Note, the nomenclature we use in our product range follows this only loosely. For example we use VIS and VIX to determine line interactive sine, and line interact non-sine. Just want to avoid any confusion.
CCC = Dynamic Output Performance
This is a 3 digit number.
The first digit refers to the voltage variation due to a change in operation mode e.g. from mains to battery.
The second digit refers to the voltage variation due to a step change in a connected linear load.
The third digit refers to the voltage variation due to a step change in a connected non-linear load.
Each digit is designated 1, 2 or 3 depending upon how the output voltage reacts according to the curves in the graph below.
It looks complicated but not as bad as it looks.
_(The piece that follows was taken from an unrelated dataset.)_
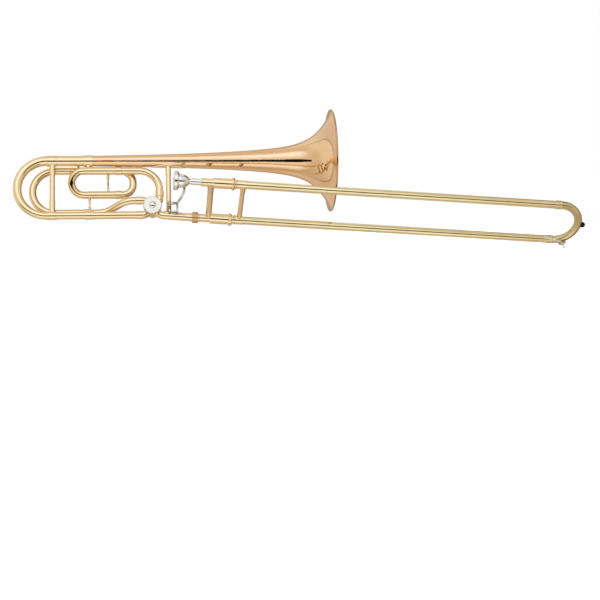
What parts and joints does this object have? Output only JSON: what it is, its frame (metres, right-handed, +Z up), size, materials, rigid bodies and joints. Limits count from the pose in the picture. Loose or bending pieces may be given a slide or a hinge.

It also gives a very useful guide for knowing what UPS technology is required for your application. There are 3 curves in the chart with 2 limits, one for overvoltage and one for undervoltage.
Performance Level “1” is required by sensitive critical loads.
Performance Level “2”will be accepted by most critical loads.
Performance Level “3” will be accepted by most general purpose IT loads (eg switch mode power supplies).
For example a high quality online double conversion UPS (such as our VFI Range) will give 111 performance. Our VIX UPS Range range will be 321.
Just as an aside, this is my take on the standard and I’ve deliberately not copied any text verbatim or copied any diagrams from the standard for obvious reasons. You can buy the standard from the good old British Standards Institute: BS EN62040-3:2011. And you’d be better off becoming a member first.